Job: What follows is a listing. Return every line of it exactly.

Dataset extract:

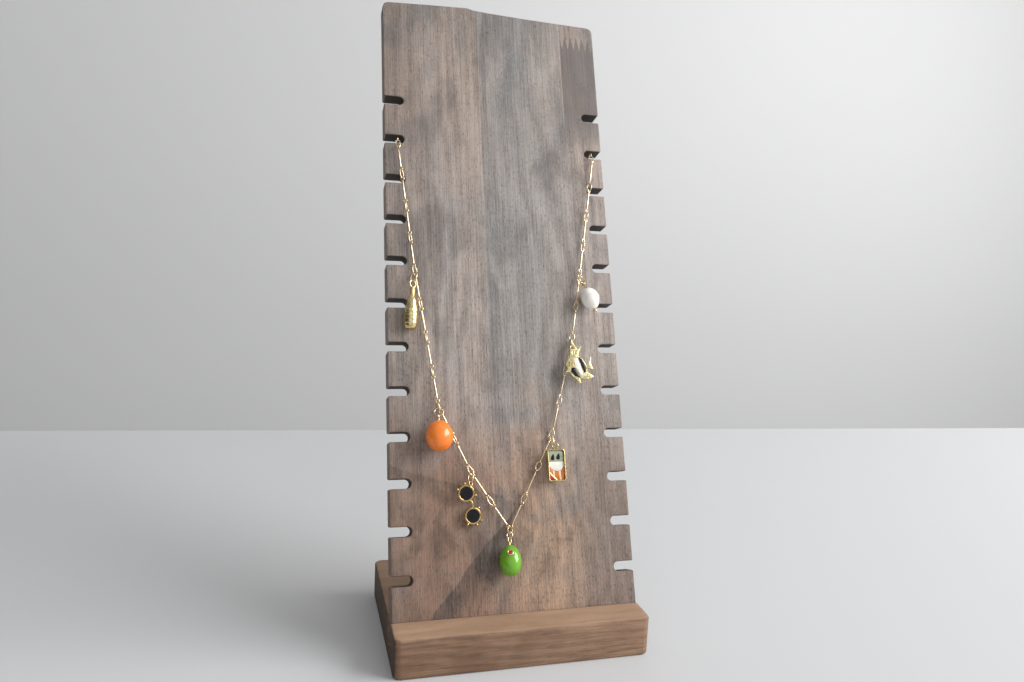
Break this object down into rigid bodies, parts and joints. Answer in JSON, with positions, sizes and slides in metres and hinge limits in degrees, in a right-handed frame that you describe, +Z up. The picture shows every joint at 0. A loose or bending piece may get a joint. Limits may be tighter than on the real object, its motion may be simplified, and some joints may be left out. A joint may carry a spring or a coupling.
{
  "type": "charm necklace with display stand",
  "caption": "Gold bar-link charm necklace draped over a slanted, notched wooden display board that stands in a block base.",
  "frame": {"origin": "centre of the flat underside of the base block", "axes": "+Z up, +X to the right across the board as seen from the front, +Y from the front to the back"},
  "size_m": [0.101, 0.1132, 0.2655],
  "materials": {
    "board_wood": "weathered grey-brown stain, matt, with visible grain",
    "base_wood": "warm brown stain, matt, with visible grain",
    "gold": "polished gold plate",
    "orange_enamel": "glossy orange enamel",
    "green_enamel": "glossy olive-green enamel",
    "black_enamel": "glossy black enamel",
    "white_enamel": "glossy white enamel",
    "silver_enamel": "silvery green translucent enamel",
    "amber_enamel": "amber enamel over metal",
    "yellow_enamel": "glossy yellow enamel",
    "red_enamel": "glossy red enamel",
    "pearl": "white pearl with a soft sheen"
  },
  "bodies": {
    "root": {"display_base": "base_wood", "display_board": "board_wood", "chain_left": "gold", "chain_right": "gold", "clasp": "gold", "bottle_jump_ring": "gold", "bottle": "gold", "orange_jump_ring": "gold", "orange": "orange_enamel", "orange_pin": "gold", "sunglasses_jump_ring": "gold", "sunglasses_frame": "gold", "sunglasses_lens_upper": "black_enamel", "sunglasses_lens_lower": "black_enamel", "olive_jump_ring": "gold", "olive": "green_enamel", "olive_pin": "gold", "olive_rim": "gold", "olive_stuffing": "red_enamel", "tin_jump_ring": "gold", "tin": "gold", "tin_top_field": "silver_enamel", "tin_band": "white_enamel", "tin_low_field": "amber_enamel", "tin_red_corner": "red_enamel", "fish_jump_ring": "gold", "fish": "gold", "fish_black_chin": "black_enamel", "fish_white_band": "white_enamel", "fish_black_back": "black_enamel", "fish_spot": "yellow_enamel", "pearl_jump_ring": "gold", "pearl": "pearl", "pearl_pin": "gold"}
  },
  "joints": []
}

The solution:
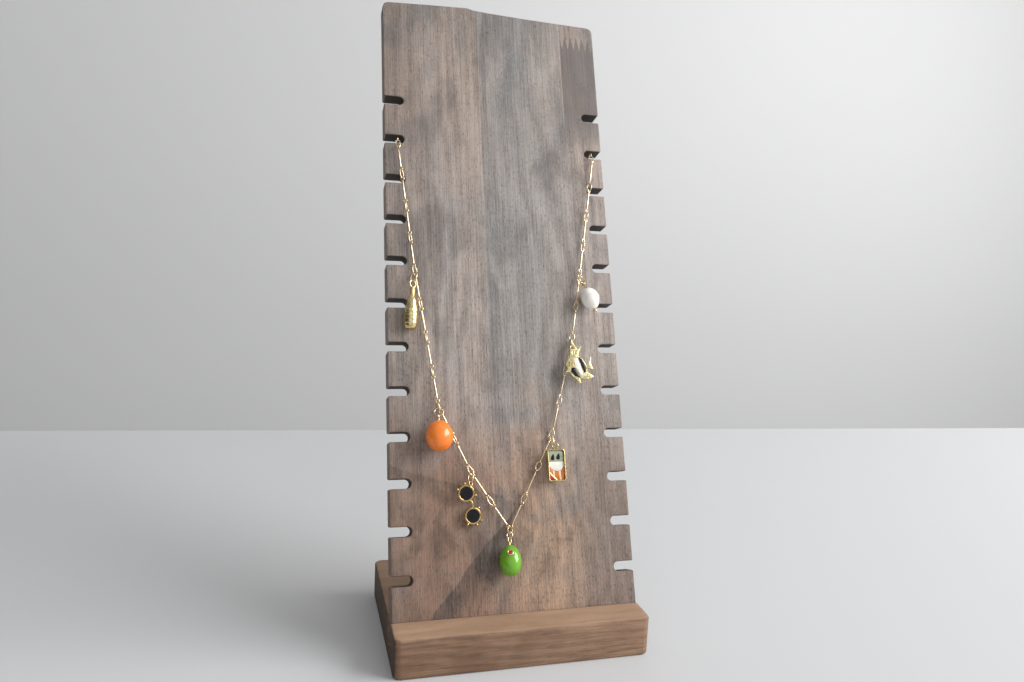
Break this object down into rigid bodies, parts and joints. Answer in JSON, with positions, sizes and slides in metres and hinge limits in degrees, in a right-handed frame that you describe, +Z up. The picture shows every joint at 0. A loose or bending piece may get a joint. Limits may be tighter than on the real object, its motion may be simplified, and some joints may be left out. A joint may carry a spring or a coupling.
{
  "type": "charm necklace with display stand",
  "caption": "Gold bar-link charm necklace draped over a slanted, notched wooden display board that stands in a block base.",
  "frame": {"origin": "centre of the flat underside of the base block", "axes": "+Z up, +X to the right across the board as seen from the front, +Y from the front to the back"},
  "size_m": [0.101, 0.1132, 0.2655],
  "materials": {
    "board_wood": "weathered grey-brown stain, matt, with visible grain",
    "base_wood": "warm brown stain, matt, with visible grain",
    "gold": "polished gold plate",
    "orange_enamel": "glossy orange enamel",
    "green_enamel": "glossy olive-green enamel",
    "black_enamel": "glossy black enamel",
    "white_enamel": "glossy white enamel",
    "silver_enamel": "silvery green translucent enamel",
    "amber_enamel": "amber enamel over metal",
    "yellow_enamel": "glossy yellow enamel",
    "red_enamel": "glossy red enamel",
    "pearl": "white pearl with a soft sheen"
  },
  "bodies": {
    "root": {"display_base": "base_wood", "display_board": "board_wood", "chain_left": "gold", "chain_right": "gold", "clasp": "gold", "bottle_jump_ring": "gold", "bottle": "gold", "orange_jump_ring": "gold", "orange": "orange_enamel", "orange_pin": "gold", "sunglasses_jump_ring": "gold", "sunglasses_frame": "gold", "sunglasses_lens_upper": "black_enamel", "sunglasses_lens_lower": "black_enamel", "olive_jump_ring": "gold", "olive": "green_enamel", "olive_pin": "gold", "olive_rim": "gold", "olive_stuffing": "red_enamel", "tin_jump_ring": "gold", "tin": "gold", "tin_top_field": "silver_enamel", "tin_band": "white_enamel", "tin_low_field": "amber_enamel", "tin_red_corner": "red_enamel", "fish_jump_ring": "gold", "fish": "gold", "fish_black_chin": "black_enamel", "fish_white_band": "white_enamel", "fish_black_back": "black_enamel", "fish_spot": "yellow_enamel", "pearl_jump_ring": "gold", "pearl": "pearl", "pearl_pin": "gold"}
  },
  "joints": []
}